There are ongoing discussions across the industry about recycling and end-of-life solutions for glass fiber composites. ECT-Glass Multi-End Roving works in closed-loop trials using mechanical recovery and chemical recycling, and we collaborate with innovators tackling post-consumer composite waste. We have started trial blends for easier fiber extraction, lower curing temperatures, and more forgiving sizings that survive multi-cycle manufacturing.
On the automation front, our teams test roll packaging, palletization, and roll sizes that fit directly into high-speed layup and cutting lines. Fewer interruptions, cleaner unwinding, and better roll handling cut downtime and allow faster cycle times, which boosts capacity and profits for customers deploying Industry 4.0 solutions.
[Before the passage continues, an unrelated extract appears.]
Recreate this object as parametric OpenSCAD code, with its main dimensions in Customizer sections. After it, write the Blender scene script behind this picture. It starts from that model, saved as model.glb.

ECT-Glass Multi-End Roving offers performance born from daily experience fabricating and troubleshooting at all stages of the composite value chain. Our materials support real-world productivity, with a blend of physical toughness, designed handling, and resin compatibility that comes from years of direct manufacturing control. Every roll carries the benefit of ongoing technical support and the flexibility to tune material properties as new challenges and opportunities arise.
We stand by the results: less downtime, fewer quality rejections, better final part performance, and a path that keeps improving as markets demand new answers. By working from the ground up—and staying in touch with the realities of actual production lines—we give customers more than a product. We deliver a partnership that moves the entire industry forward.